= Lucio Agostini =

Italian-born composer, arranger and conductor (1913–1996)

Lucio Agostini (30 December 1913 (Fano, Italy) – 15 December 1996 (Toronto)) was an Italian-born composer, arranger, and conductor who established his career in Canada.

==Life==

At age three, Agostini moved with his family to Montreal, Quebec, Canada. His father, Giuseppe Agostini, was a composer and conductor and it is from him that he had his initial musical training beginning at age five. He later pursued further studies in harmony and composition with Louis Michiels and Henri Miro and in cello with Peter Van der Meerschen.

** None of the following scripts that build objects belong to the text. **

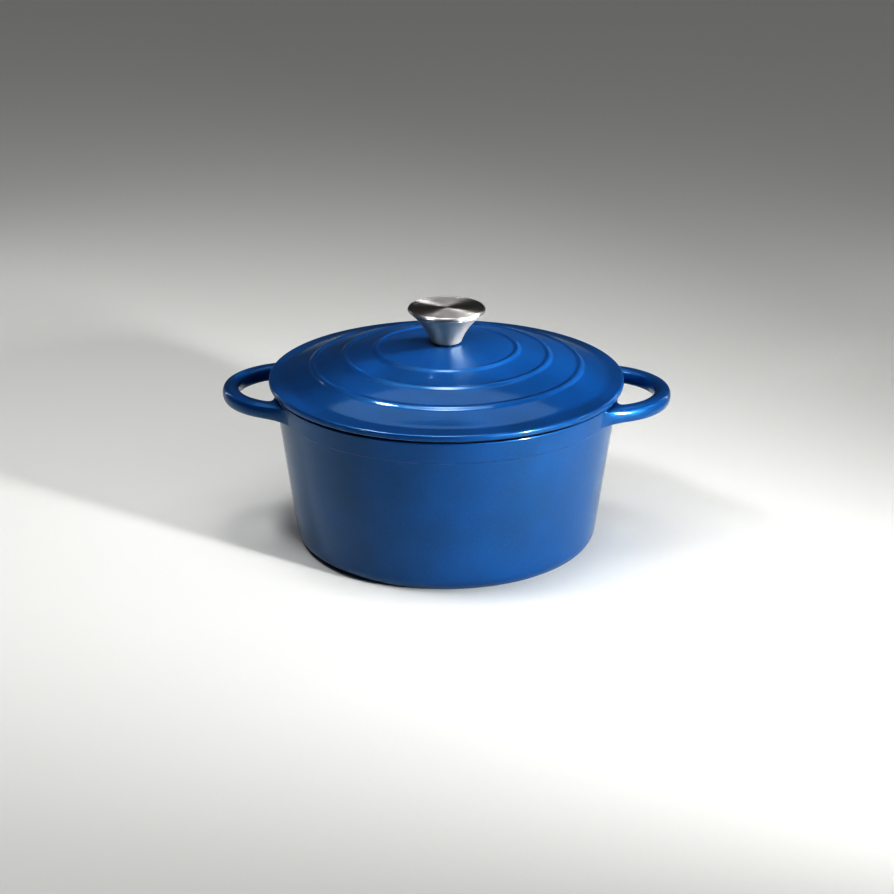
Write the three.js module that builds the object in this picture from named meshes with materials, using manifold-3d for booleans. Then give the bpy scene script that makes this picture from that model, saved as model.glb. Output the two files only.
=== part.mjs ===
// A round enamelled cast iron dutch oven: a pot with two loop handles, a domed lid with raised
// rings, and a flared steel knob held by a screw from below.
// Millimetres, +Z up. The origin is on the pot's axis, on the surface that the pot stands on.
// +X runs through the two handles.

import * as THREE from 'three';
import { mergeVertices } from 'three/addons/utils/BufferGeometryUtils.js';
import Module from 'manifold-3d';

const wasm = await Module();
wasm.setup();

// ---------------------------------------------------------------- driving dimensions

// Pot
const POT_HEIGHT = 122;
const RIM_RADIUS = 130.3; // outside of the band, at the rim
const POT_WALL = 3.6;
const POT_FLOOR = 4.5;
const WALL_TAPER = 7.5; // degrees that the side leans outwards
const BAND_HEIGHT = 15.5; // thicker collar below the rim
const BAND_PROUD = 0.8;
const RIM_ROUND = 1.2;
const OUTER_CORNER = 11; // rounding between side and base
const INNER_CORNER = 12;
const FOOT_WIDTH = 9; // flat ring that the pot stands on
const FOOT_HEIGHT = 1;

// Loop handles, cast with the pot
const HANDLE_REACH = 38.2; // from the rim to the outermost point
const HANDLE_LOOP_RADIUS = 54; // outside of the loop, from above
const HANDLE_GAP_RADIUS = 39.5; // inside of the loop, from above
const HANDLE_WIDTH = 12.5; // across the bar at the outermost point
const HANDLE_THICKNESS = 12.3;
const HANDLE_ROUND = 5;
const HANDLE_DROP = 1.6; // rim down to the handle's top
const OUTER_ROOT_FILLET = 8;
const INNER_ROOT_FILLET = 7;

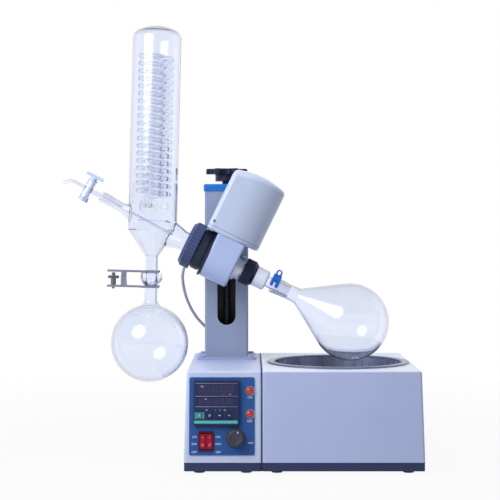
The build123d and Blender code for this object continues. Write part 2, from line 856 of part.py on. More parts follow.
# Motor cover: a shell of the same outline with a crowned top, open below, that stands on the pan
cover_span = cover_straight + cover_length
crown_radius = ((cover_span / 2) ** 2 + cover_crown**2) / (2 * cover_crown)
crown_t = cover_left + cover_span / 2
crown_v = seam_v + cover_height + cover_crown - crown_radius
with BuildPart() as cover_hollow:
    with BuildSketch(above_drive(seam_v)):
        with BuildLine():
            Polyline(
                (ellipse_t, cover_half - cover_wall),
                (cover_left + cover_wall, cover_half - cover_wall),
                (cover_left + cover_wall, cover_wall - cover_half),
                (ellipse_t, cover_wall - cover_half),
            )
            EllipticalCenterArc(
                (ellipse_t, 0),
                cover_length - cover_wall,
                cover_half - cover_wall,
                -90,
                arc_size=180,
            )
        make_face()
    extrude(amount=cover_height)
    with Locations(above_drive(crown_v)):
        with Locations((crown_t, 0)):
            Sphere(crown_radius - cover_wall - cover_edge / 2, mode=Mode.INTERSECT)
with BuildPart() as motor_cover:
    with BuildSketch(above_drive(seam_v)):
        with BuildLine():
            Polyline(
                (ellipse_t, cover_half),
                (cover_left, cover_half),
                (cover_left, -cover_half),
                (ellipse_t, -cover_half),
            )
            EllipticalCenterArc((ellipse_t, 0), cover_length, cover_half, -90, arc_size=180)
        make_face()
    extrude(amount=cover_height + cover_crown)
    corners = motor_cover.edges().filter_by(Axis(drive_origin, drive_v))
    fillet(corners.sort_by(Axis(drive_origin, drive_t))[:2], cover_corner)
    with Locations(above_drive(crown_v)):
        with Locations((crown_t, 0)):
            Sphere(crown_radius, mode=Mode.INTERSECT)
    above = motor_cover.faces().sort_by(Axis(drive_origin, drive_v))[-1]
    fillet(above.edges(), cover_edge)
    add(cover_hollow.part, mode=Mode.SUBTRACT)
motor_cover.part.label = "motor_cover"
export_step(motor_cover.part, "parts/motor_cover.step")

# Condenser flange: a plate against the gear case, a grip ring and the threaded neck
with BuildPart() as condenser_flange:
    with BuildSketch(drive_side):
        with BuildLine():
            Polyline(
                (-case_half, flange_bore),
                (-case_half, plate_radius),
                (plate_end, plate_radius),
                (plate_end, thread_radius),
                (ring_start, thread_radius),
                (ring_start, ring_radius),
                (ring_end, ring_radius),
                (ring_end, thread_radius),
                (flange_end, thread_radius),
                (flange_end, flange_bore),
                close=True,
            )
        make_face()
    revolve(axis=drive_axis)
    with Locations(above_drive(case_flat)):
        Box(120, 120, 20, align=FROM_BASE, mode=Mode.SUBTRACT)
condenser_flange.part.label = "condenser_flange"
export_step(condenser_flange.part, "parts/condenser_flange.step")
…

At 16, Agostini was playing with the Montreal Symphony Orchestra as a cellist and was a part-time band player in a nightclub band playing saxophone and clarinet. From 1932 to 1943, he composed film music for the Associated Screen News of Canada newsreels, and in 1934 he began working as a conductor for the Canadian Radio Broadcasting Commission (the forerunner to the Canadian Broadcasting Corporation). In Toronto, where he moved in 1943, he composed and conducted the incidental music for drama series and variety programs on the CBC radio and television, and for over 20 years he held the position as conductor and arranger on the popular weekly series Front Page Challenge. As a composer, he wrote for The Tommy Ambrose Show and The World of Music, musicals, scores for movies (including a brief stint in Hollywood from 1955 to 1956), shorts (many for the National Film Board of Canada's Canada Carries On and The World in Action series), concertos and an opera.

Agostini won the John Drainie Award at the 12th ACTRA Awards in 1983 in recognition of his contributions to broadcasting in Canada.